■ **Raw data**

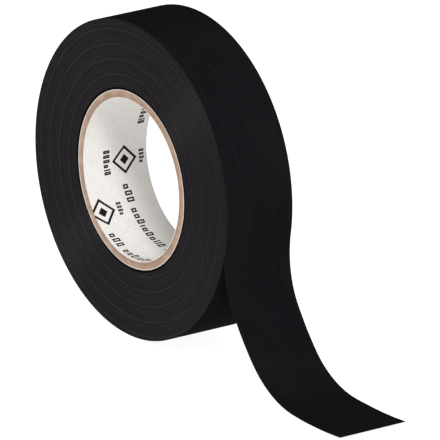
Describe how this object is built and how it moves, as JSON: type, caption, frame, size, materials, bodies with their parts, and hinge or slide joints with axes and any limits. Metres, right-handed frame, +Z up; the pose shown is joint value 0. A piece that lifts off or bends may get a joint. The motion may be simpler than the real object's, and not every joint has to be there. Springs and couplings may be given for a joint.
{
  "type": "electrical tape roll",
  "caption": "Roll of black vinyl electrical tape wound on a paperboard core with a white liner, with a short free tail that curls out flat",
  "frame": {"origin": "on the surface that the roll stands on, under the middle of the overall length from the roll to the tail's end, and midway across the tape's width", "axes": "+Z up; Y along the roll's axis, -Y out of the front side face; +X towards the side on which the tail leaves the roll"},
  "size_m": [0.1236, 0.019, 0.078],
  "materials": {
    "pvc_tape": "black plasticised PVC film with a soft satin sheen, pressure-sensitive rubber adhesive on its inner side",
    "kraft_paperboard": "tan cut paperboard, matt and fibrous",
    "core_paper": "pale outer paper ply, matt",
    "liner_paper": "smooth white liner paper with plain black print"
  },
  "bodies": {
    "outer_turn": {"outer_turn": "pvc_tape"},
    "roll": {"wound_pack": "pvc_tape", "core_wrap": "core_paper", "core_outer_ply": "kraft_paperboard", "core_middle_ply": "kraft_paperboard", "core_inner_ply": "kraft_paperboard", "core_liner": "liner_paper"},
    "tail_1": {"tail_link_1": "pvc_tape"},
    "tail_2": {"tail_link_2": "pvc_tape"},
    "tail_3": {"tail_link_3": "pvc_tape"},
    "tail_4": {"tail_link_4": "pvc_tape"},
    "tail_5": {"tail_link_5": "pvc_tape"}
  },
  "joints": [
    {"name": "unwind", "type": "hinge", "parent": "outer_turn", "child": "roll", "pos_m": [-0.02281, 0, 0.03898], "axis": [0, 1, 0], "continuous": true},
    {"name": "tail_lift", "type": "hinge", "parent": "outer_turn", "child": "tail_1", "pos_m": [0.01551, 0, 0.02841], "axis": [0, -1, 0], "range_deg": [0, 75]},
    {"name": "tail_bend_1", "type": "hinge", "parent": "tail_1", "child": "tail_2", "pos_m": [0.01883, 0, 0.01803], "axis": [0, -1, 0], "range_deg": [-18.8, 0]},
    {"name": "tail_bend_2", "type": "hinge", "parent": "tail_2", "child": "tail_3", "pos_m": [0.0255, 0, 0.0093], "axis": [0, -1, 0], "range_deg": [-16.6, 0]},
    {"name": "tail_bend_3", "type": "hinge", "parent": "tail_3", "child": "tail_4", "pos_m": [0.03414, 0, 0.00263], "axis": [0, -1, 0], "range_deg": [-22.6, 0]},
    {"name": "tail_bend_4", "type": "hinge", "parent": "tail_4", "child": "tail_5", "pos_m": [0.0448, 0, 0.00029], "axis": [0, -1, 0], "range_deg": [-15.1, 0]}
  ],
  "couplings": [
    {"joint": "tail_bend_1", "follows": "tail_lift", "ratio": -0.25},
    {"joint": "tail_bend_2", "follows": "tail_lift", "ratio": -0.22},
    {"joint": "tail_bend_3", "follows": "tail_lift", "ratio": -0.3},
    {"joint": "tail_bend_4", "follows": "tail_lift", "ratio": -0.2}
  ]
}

■ **Given problem**
Write the listing out again, exactly as shown above.

■ **Right answer**
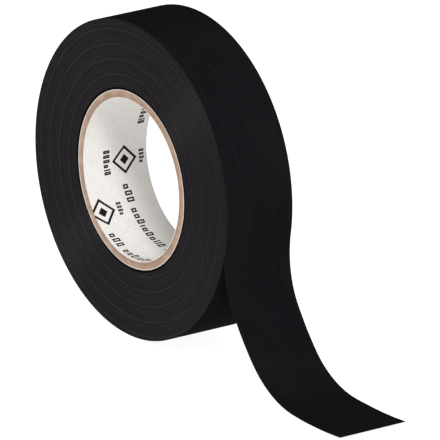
Describe how this object is built and how it moves, as JSON: type, caption, frame, size, materials, bodies with their parts, and hinge or slide joints with axes and any limits. Metres, right-handed frame, +Z up; the pose shown is joint value 0. A piece that lifts off or bends may get a joint. The motion may be simpler than the real object's, and not every joint has to be there. Springs and couplings may be given for a joint.
{
  "type": "electrical tape roll",
  "caption": "Roll of black vinyl electrical tape wound on a paperboard core with a white liner, with a short free tail that curls out flat",
  "frame": {"origin": "on the surface that the roll stands on, under the middle of the overall length from the roll to the tail's end, and midway across the tape's width", "axes": "+Z up; Y along the roll's axis, -Y out of the front side face; +X towards the side on which the tail leaves the roll"},
  "size_m": [0.1236, 0.019, 0.078],
  "materials": {
    "pvc_tape": "black plasticised PVC film with a soft satin sheen, pressure-sensitive rubber adhesive on its inner side",
    "kraft_paperboard": "tan cut paperboard, matt and fibrous",
    "core_paper": "pale outer paper ply, matt",
    "liner_paper": "smooth white liner paper with plain black print"
  },
  "bodies": {
    "outer_turn": {"outer_turn": "pvc_tape"},
    "roll": {"wound_pack": "pvc_tape", "core_wrap": "core_paper", "core_outer_ply": "kraft_paperboard", "core_middle_ply": "kraft_paperboard", "core_inner_ply": "kraft_paperboard", "core_liner": "liner_paper"},
    "tail_1": {"tail_link_1": "pvc_tape"},
    "tail_2": {"tail_link_2": "pvc_tape"},
    "tail_3": {"tail_link_3": "pvc_tape"},
    "tail_4": {"tail_link_4": "pvc_tape"},
    "tail_5": {"tail_link_5": "pvc_tape"}
  },
  "joints": [
    {"name": "unwind", "type": "hinge", "parent": "outer_turn", "child": "roll", "pos_m": [-0.02281, 0, 0.03898], "axis": [0, 1, 0], "continuous": true},
    {"name": "tail_lift", "type": "hinge", "parent": "outer_turn", "child": "tail_1", "pos_m": [0.01551, 0, 0.02841], "axis": [0, -1, 0], "range_deg": [0, 75]},
    {"name": "tail_bend_1", "type": "hinge", "parent": "tail_1", "child": "tail_2", "pos_m": [0.01883, 0, 0.01803], "axis": [0, -1, 0], "range_deg": [-18.8, 0]},
    {"name": "tail_bend_2", "type": "hinge", "parent": "tail_2", "child": "tail_3", "pos_m": [0.0255, 0, 0.0093], "axis": [0, -1, 0], "range_deg": [-16.6, 0]},
    {"name": "tail_bend_3", "type": "hinge", "parent": "tail_3", "child": "tail_4", "pos_m": [0.03414, 0, 0.00263], "axis": [0, -1, 0], "range_deg": [-22.6, 0]},
    {"name": "tail_bend_4", "type": "hinge", "parent": "tail_4", "child": "tail_5", "pos_m": [0.0448, 0, 0.00029], "axis": [0, -1, 0], "range_deg": [-15.1, 0]}
  ],
  "couplings": [
    {"joint": "tail_bend_1", "follows": "tail_lift", "ratio": -0.25},
    {"joint": "tail_bend_2", "follows": "tail_lift", "ratio": -0.22},
    {"joint": "tail_bend_3", "follows": "tail_lift", "ratio": -0.3},
    {"joint": "tail_bend_4", "follows": "tail_lift", "ratio": -0.2}
  ]
}